• **Problem requirements**
Copy the listing below line for line, starting at its first line and ending with the line that has "SLOT_WIDTH = 7.8" in it. Add nothing.
** START OF Given material **
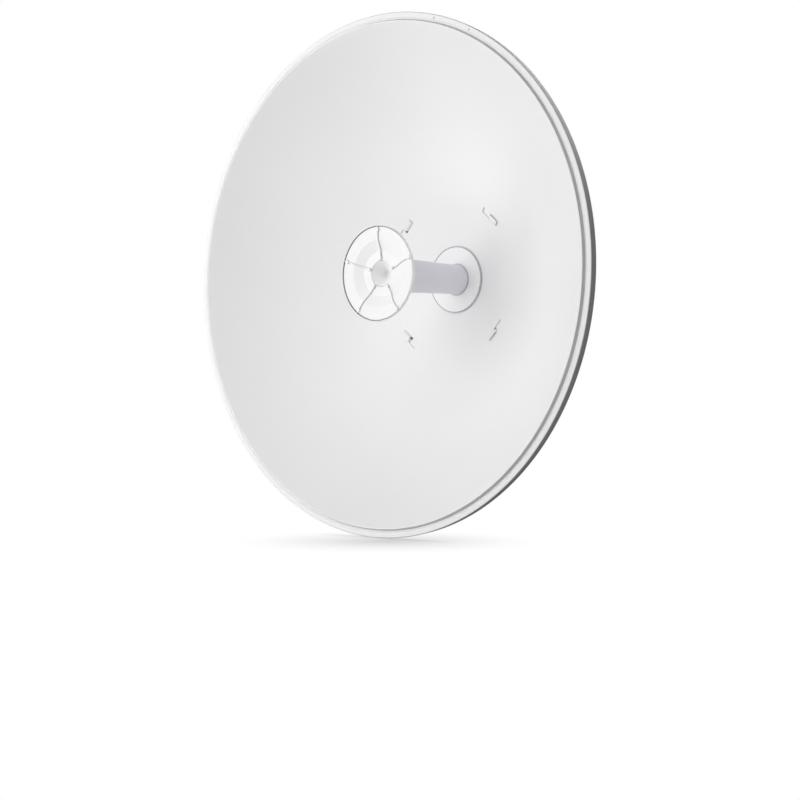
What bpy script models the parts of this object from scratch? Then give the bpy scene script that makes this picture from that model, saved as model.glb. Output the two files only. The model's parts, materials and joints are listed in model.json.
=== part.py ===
"""Prime-focus dish antenna with a ribbed sub-reflector, a hub and a mast bracket.

Metres, +Z up. The dish looks along -Y and its axis lies on the Y axis.
The origin is the middle of the flat rear face of the mast bracket.
"""

import math

import bmesh
import bpy
from mathutils import Matrix, Vector

MM = 0.001
GAP = 0.3

# Dish, in millimetres: depth is counted backwards from the front face of the rim flange.
FLANGE_Y = -285.0
FOCAL_LENGTH = 159.1
VERTEX_DEPTH = 151.3
SHEET = 2.0
RIM_RADIUS = 325.0
CENTRE_HOLE_RADIUS = 19.0
BOWL_RINGS = (19.0, 50.0, 87.0, 102.0, 117.0, 145.0, 175.0, 205.0, 235.0, 263.0, 288.0, 310.5)
RIM_FRONT = (
    (311.8, -2.0),
    (313.0, -3.0),
    (314.0, -2.7),
    (314.7, -1.6),
    (316.4, 1.4),
    (317.3, 1.2),
    (318.2, 0.1),
    (323.8, 0.0),
    (RIM_RADIUS, 1.2),
    (323.9, 10.6),
)
RIM_BACK = (
    (322.3, 10.6),
    (323.1, 2.4),
    (322.6, 1.9),
    (318.8, 2.2),
    (317.2, 3.2),
    (315.6, 3.1),
    (314.3, 1.8),
    (312.8, -0.6),
)
RIM_HOLE_RADIUS = 1.2
RIM_HOLE_CIRCLE = 320.4
RIM_HOLE_ANGLES = (16.8, 27.5)
DISH_SEGMENTS = 72

# Four hooks of the hub plate, each reaching through a slot of the bowl.
HOOK_CIRCLE = 102.3
HOOK_ANGLES = (-48.4, 41.6, 131.6, 221.6)
HOOK_WIDTH = 7.2
HOOK_OUTLINE = (
    (-14.0, -1.5),
    (1.6, -1.95),
    (1.6, 1.2),
    (15.5, 1.5),
    (15.5, 3.0),
    (-0.8, 2.7),
    (-0.8, -0.8),
    (-14.0, -0.6),
)
SLOT_SPAN = (-14.5, 2.2)
SLOT_WIDTH = 7.8

# Feed: base disc, tapered tube, cone and ribbed sub-reflector.
BASE_DISC_RADIUS = 43.4
BASE_DISC_THICKNESS = 1.6
NECK_RADIUS = 18.7
NECK_END = 170.0
TUBE_BASE_RADIUS = 19.15
TUBE_FRONT_RADIUS = 21.3
TUBE_FRONT = 44.0
TUBE_BASE = 148.25
SUB_FRONT = (
    (16.4, 15.0),
    (16.4, 5.2),
    (28.7, 5.0),
    (42.0, -0.1),
    (55.6, -1.1),
    (57.6, -1.8),
    (58.3, -2.7),
    (59.8, -2.7),
)
SUB_BACK = ((59.8, -0.4), (56.6, 0.8), (43.4, 1.9), (30.0, 7.2), (21.0, 8.0), (19.0, 15.0))
RIB_COUNT = 5
RIB_THICKNESS = 1.3
RIB_TOP = ((17.0, 3.0), (29.2, 2.8), (42.6, -2.2), (54.6, -2.6), (58.9, -2.6))
RIB_ROOT = ((58.9, -0.8), (55.6, -0.2), (41.8, 0.9), (28.9, 6.0), (17.2, 6.2))
FEED_SEGMENTS = 48

# Hub plate behind the bowl.
HUB_HOLE_RADIUS = 27.0
HUB_FLOOR = 154.0
HUB_SHEET = 3.0
HUB_RIM = (87.0, 102.0, 117.0)
HUB_BOLT_OFFSET = 37.0

# Dish bracket and mast bracket, in row coordinates.
PLATE_Y = -127.7
BRACKET_SHEET = 3.0
DISH_EAR_OUTER = 56.3
DISH_EAR_END = -36.0
MAST_EAR_OUTER = 53.0
MAST_EAR_END = -88.0
PIVOT_Y = -62.0
PIVOT_Z = -28.0
LOCK_Z = 28.0
ARC_HALF_ANGLE = 14.0
BOLT_RADIUS = 4.0
BOLT_HOLE_RADIUS = 4.3
HEX_RADIUS = 7.5
HEAD_HEIGHT = 5.3
NUT_HEIGHT = 6.5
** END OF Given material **
• **Response for this exercise**
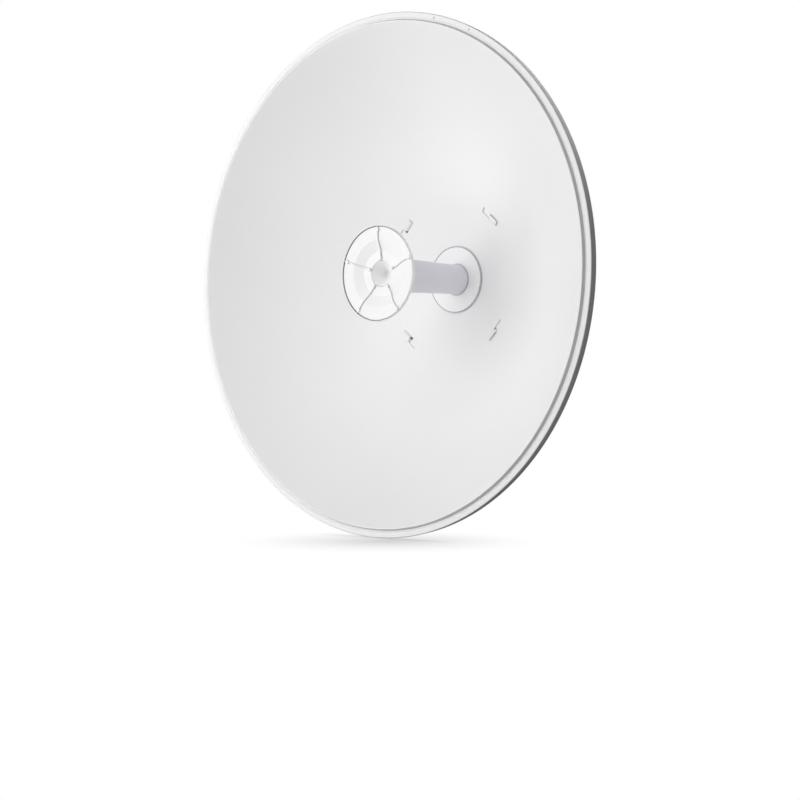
What bpy script models the parts of this object from scratch? Then give the bpy scene script that makes this picture from that model, saved as model.glb. Output the two files only. The model's parts, materials and joints are listed in model.json.
=== part.py ===
"""Prime-focus dish antenna with a ribbed sub-reflector, a hub and a mast bracket.

Metres, +Z up. The dish looks along -Y and its axis lies on the Y axis.
The origin is the middle of the flat rear face of the mast bracket.
"""

import math

import bmesh
import bpy
from mathutils import Matrix, Vector

MM = 0.001
GAP = 0.3

# Dish, in millimetres: depth is counted backwards from the front face of the rim flange.
FLANGE_Y = -285.0
FOCAL_LENGTH = 159.1
VERTEX_DEPTH = 151.3
SHEET = 2.0
RIM_RADIUS = 325.0
CENTRE_HOLE_RADIUS = 19.0
BOWL_RINGS = (19.0, 50.0, 87.0, 102.0, 117.0, 145.0, 175.0, 205.0, 235.0, 263.0, 288.0, 310.5)
RIM_FRONT = (
    (311.8, -2.0),
    (313.0, -3.0),
    (314.0, -2.7),
    (314.7, -1.6),
    (316.4, 1.4),
    (317.3, 1.2),
    (318.2, 0.1),
    (323.8, 0.0),
    (RIM_RADIUS, 1.2),
    (323.9, 10.6),
)
RIM_BACK = (
    (322.3, 10.6),
    (323.1, 2.4),
    (322.6, 1.9),
    (318.8, 2.2),
    (317.2, 3.2),
    (315.6, 3.1),
    (314.3, 1.8),
    (312.8, -0.6),
)
RIM_HOLE_RADIUS = 1.2
RIM_HOLE_CIRCLE = 320.4
RIM_HOLE_ANGLES = (16.8, 27.5)
DISH_SEGMENTS = 72

# Four hooks of the hub plate, each reaching through a slot of the bowl.
HOOK_CIRCLE = 102.3
HOOK_ANGLES = (-48.4, 41.6, 131.6, 221.6)
HOOK_WIDTH = 7.2
HOOK_OUTLINE = (
    (-14.0, -1.5),
    (1.6, -1.95),
    (1.6, 1.2),
    (15.5, 1.5),
    (15.5, 3.0),
    (-0.8, 2.7),
    (-0.8, -0.8),
    (-14.0, -0.6),
)
SLOT_SPAN = (-14.5, 2.2)
SLOT_WIDTH = 7.8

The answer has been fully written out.